Mother Nature has also had a say. Relatively mild winds of 37mph blew over sections of wall in California in January 2020. In August, metal flood gates in the wall near Tucson, Arizona, were ripped from their hinges by historic monsoon rains.

‘Like building a 30ft wall along Arlington Cemetery’

But the wall has brought its own severe repercussions. “Build the wall” became the rallying cry of Mr Trump’s nativist and divisive 2016 election campaign, marked by his racist outbursts that included calling Mexicans “rapists” and suggesting that they were “bringing drugs, bringing crime” to the US.

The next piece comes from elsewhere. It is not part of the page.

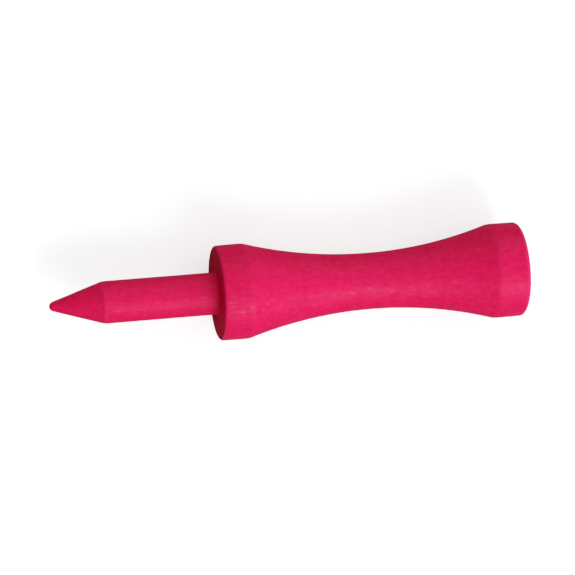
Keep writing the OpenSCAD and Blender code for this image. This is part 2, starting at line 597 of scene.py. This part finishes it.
def wood_material():
    """Birch, with growth rings about a pith line that runs beside the tee."""
    material, net = new_material("birch_blank")
    pith_x, pith_y = -19.0, -7.0
    rings_per_mm = 0.62
    place = net.split(net.stretched((1, 1, 1)))
    waver = net.noise((0.10, 0.10, 0.035), detail=3.0)
    from_x = net.maths("ADD", place[0], -pith_x)
    from_y = net.maths("ADD", place[1], -pith_y)
    squares = net.maths("ADD", net.times(from_x, from_x), net.times(from_y, from_y))
    from_pith = net.plus(waver, gain=2.6, base=net.maths("SQRT", squares))
    year = net.maths("FRACT", net.times(from_pith, rings_per_mm))
    late = net.span(year, low=0.62, high=0.97, smooth=True)
    fibre = net.noise((5.0, 5.0, 0.16), detail=4.0, rough=0.6)
    flecks = net.span(net.noise((8.0, 2.2, 0.9), detail=1.0), low=0.64, high=0.74)

    colour = net.mix(fibre, (0.60, 0.40, 0.215), (0.78, 0.60, 0.385))
    colour = net.tint(colour, late, amount=0.45, towards=(0.47, 0.285, 0.135))
    colour = net.tint(colour, flecks, amount=0.30, towards=(0.42, 0.25, 0.12))
    net.finish(net.shader("ShaderNodeBsdfPrincipled", {
        "Base Color": colour,
        "Roughness": net.span(fibre, low=0.25, high=0.75, at_low=0.66, at_high=0.52),
        "Normal": net.relief((fibre, 20e-6), (late, 12e-6)),
    }))
    return material


def pale_material(name, for_lying, bounce, seen, glow):
    """A pale surface shown only to the views it is for.

    bounce is its colour to light, seen its colour to the camera, and glow what it adds there.
    """
    material, net = new_material(name)
    lying = net.gate(lying=1.0, upright=0.0)
    shown = lying if for_lying else net.maths("SUBTRACT", 1.0, lying)
    to_camera = net.node("ShaderNodeLightPath").outputs["Is Camera Ray"]

    # far off it fades into the white room, so there is no horizon,
    # and from below it doesn't hide the tee
    metres = net.stretched((MM, MM, MM))
    distance = net.fed("ShaderNodeVectorMath", {0: metres}, operation="LENGTH").outputs["Value"]
    far = net.span(distance, low=0.10, high=0.30, smooth=True)
    behind = net.node("ShaderNodeNewGeometry").outputs["Backfacing"]
    hidden = net.times(net.maths("MAXIMUM", far, behind), to_camera)
    shown = net.times(shown, net.maths("SUBTRACT", 1.0, hidden))

    mottle = net.noise((0.05, 0.05, 0.05), detail=3.0)
    to_eye = net.mix(mottle, (seen * 0.98,) * 3, (seen * 1.02,) * 3)
    colour = net.mix(to_camera, (bounce,) * 3, to_eye)
    surface = net.shader("ShaderNodeBsdfDiffuse", {"Color": colour})
    lamp = net.shader("ShaderNodeEmission", {"Strength": net.times(to_camera, glow)})
    both = net.shader("ShaderNodeAddShader", {0: surface, 1: lamp})
    clear = net.shader("ShaderNodeBsdfTransparent", {})
    net.finish(net.shader("ShaderNodeMixShader", {0: shown, 1: clear, 2: both}))
    return material


coat = build_coat()
coat.data.materials.append(paint_material())
wood = frame["nodes"]["wood_body"]
wood.data.materials.clear()
wood.data.materials.append(wood_material())
wood.data.polygons.foreach_set("material_index", [0] * len(wood.data.polygons))


# ---------------------------------------------------------------------------
# Camera: rolled until the axis runs across the view, point to the left, and
# low enough to see a little of the shoulder face
# ---------------------------------------------------------------------------
def around(azimuth, elevation):
    """Direction at an azimuth and elevation in degrees: azimuth 0 is -Y and 90 is +X."""
    turn, rise = math.radians(azimuth), math.radians(elevation)
    return Vector((
        math.sin(turn) * math.cos(rise), -math.cos(turn) * math.cos(rise), math.sin(rise)
    ))


def placement(x_axis, y_axis, z_axis, origin):
    return Matrix((*zip(x_axis, y_axis, z_axis, origin), (0, 0, 0, 1)))


AZIMUTH, ELEVATION, TILT = -20.0, -11.0, math.radians(4.65)
LENS, SENSOR = 200.0, 36.0
FILL = 0.82                                 # share of the view's width the tee takes up

axis_up = Vector((0, 0, 1))
toward = around(AZIMUTH, ELEVATION)         # from the tee to the camera
along = (axis_up - toward * toward.z).normalized()
across = toward.cross(along)
view_right = along * math.cos(TILT) - across * math.sin(TILT)
view_up = along * math.sin(TILT) + across * math.cos(TILT)
centre = Vector((0, 0, (coat_hi.z + coat_lo.z) / 2))


def build_camera():
    data = bpy.data.cameras.new("camera")
    data.lens, data.sensor_width = LENS, SENSOR
    data.clip_start, data.clip_end = 0.01, 10.0
    camera = bpy.data.objects.new("camera", data)
    scene.collection.objects.link(camera)
    seen_length = (coat_hi.z - coat_lo.z) * math.cos(math.radians(ELEVATION))
    reach = seen_length / FILL / (SENSOR / LENS)
    camera.matrix_world = placement(view_right, view_up, toward, centre + toward * reach)
    scene.camera = camera


build_camera()


# ---------------------------------------------------------------------------
# Stage: a pale table behind the tee for views where it lies across, and a pale
# floor under the point for upright views
# ---------------------------------------------------------------------------
TABLE_GAP, FLOOR_GAP = 0.02, 0.00003        # table in millimetres, floor in metres


def build_sheet(name, place, size, material):
    half = size / 2
    corners = [(-half, -half, 0), (half, -half, 0), (half, half, 0), (-half, half, 0)]
    mesh = bpy.data.meshes.new(name)
    mesh.from_pydata(corners, [], [(0, 1, 2, 3)])
    sheet = bpy.data.objects.new(name, mesh)
    sheet.matrix_world = place
    mesh.materials.append(material)
    scene.collection.objects.link(sheet)


facing = around(AZIMUTH, 0.0)
build_sheet(
    "table",
    placement(axis_up.cross(facing), axis_up, facing, -facing * (shoulder_r + TABLE_GAP) * MM),
    size=3.0,
    material=pale_material("pale_table", for_lying=True, bounce=0.24, seen=0.62, glow=0.60),
)
build_sheet(
    "floor",
    Matrix.Translation((0, 0, coat_lo.z - FLOOR_GAP)),
    size=6.0,
    material=pale_material("pale_floor", for_lying=False, bounce=0.42, seen=0.92, glow=0.26),
)


# ---------------------------------------------------------------------------
# Light: for lying views a large soft key from the lower right, for upright
# views a set of soft boxes, and a pale room round both
# ---------------------------------------------------------------------------
def soft_box(name, direction, distance, size, lying, upright):
    data = bpy.data.lights.new(name, "AREA")
    data.shape, data.size, data.energy = "DISK", size, 1.0
    data.use_nodes = True
    net = Nodes(data.node_tree)
    glow = next(node for node in data.node_tree.nodes if node.type == "EMISSION")
    net.put(glow.inputs["Strength"], net.gate(lying, upright))
    light = bpy.data.objects.new(name, data)
    direction = direction.normalized()
    light.location = centre + direction * distance
    light.rotation_mode = "QUATERNION"
    light.rotation_quaternion = direction.to_track_quat("Z", "Y")
    light.visible_camera = False
    scene.collection.objects.link(light)


SOFT_BOXES = [  # name, direction, distance and size in metres, strength lying and upright
    ("key", toward * 0.66 - view_up * 0.72 + view_right * 0.48, 0.50, 0.26, 1.02, 0.75),
    ("above", toward * 0.40 + view_up * 0.95, 0.60, 0.50, 0.12, 0.0),
    ("left", around(-50, 30), 0.60, 0.34, 0.0, 2.0),
    ("top", around(-20, 75), 0.60, 0.45, 0.0, 0.35),
    ("back", around(187, 40), 0.60, 0.40, 0.0, 0.9),
]
for box in SOFT_BOXES:
    soft_box(*box)


def build_room():
    """A white world that lights more from above than from below."""
    world = bpy.data.worlds.new("pale_room")
    world.use_nodes = True
    world.node_tree.nodes.clear()
    net = Nodes(world.node_tree)
    white = (1.0, 1.0, 1.0)
    height = net.split(net.node("ShaderNodeTexCoord").outputs["Generated"])[2]
    level = net.span(height, low=-0.60, high=0.20, at_low=0.095, at_high=0.87, smooth=True)
    level = net.times(level, net.gate(lying=1.0, upright=0.46))
    light = net.shader("ShaderNodeBackground", {0: white, 1: level})
    seen = net.shader("ShaderNodeBackground", {0: white, 1: 0.995})
    to_camera = net.node("ShaderNodeLightPath").outputs["Is Camera Ray"]
    mixed = net.shader("ShaderNodeMixShader", {0: to_camera, 1: light, 2: seen})
    net.finish(mixed, "ShaderNodeOutputWorld")
    scene.world = world


TONE_CURVE = [  # light in, light out
    (0.010, 0.0100), (0.040, 0.0447), (0.080, 0.1028), (0.120, 0.1644), (0.200, 0.2832),
    (0.300, 0.4054), (0.450, 0.5435), (0.600, 0.6687), (0.800, 0.8343),
]


def set_view():
    """Plain colour with a camera's gentle shoulder."""
    view = scene.view_settings
    view.view_transform = "Standard"
    view.look = "None"
    view.exposure = 0.0
    view.gamma = 1.0
    view.use_curve_mapping = True
    for light_in, light_out in TONE_CURVE:
        view.curve_mapping.curves[3].points.new(light_in, light_out)
    view.curve_mapping.update()


build_room()
set_view()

The wall acted as a gateway drug for some of his administration’s most fervent acolytes, who helped introduce “zero tolerance” polices like intentionally separating families at the southern border.

The parents or legal guardians of 303 separated, migrant children are yet to be found, according to a recent court filing. This number still vastly understates the problem, according to Lee Gelernt, lead lawyer on family separation at the American Civil Liberties Union (ACLU).

“We have not even located 303 families, but hundreds more families who we have located still remain separated. Our hope is that, through our negotiations with the Biden administration, we finally can now quickly begin reuniting the families we have contacted,” he wrote in an email to The Independent.

© Provided by The Independent Recent construction converting a flood control levee near Abram, Texas into a ‘levee-border wall’. The slope of the former levee is indicated by the grassy slope on right (Scott Nichol)

The wall has also succeeded in carving a brutal scar across hundreds of miles of unique mountain and desert landscape, including Otay Mountain, New Mexico’s Chihuahuan desert, the Sky Islands of Arizona and the Lower Rio Grande Valley in Texas.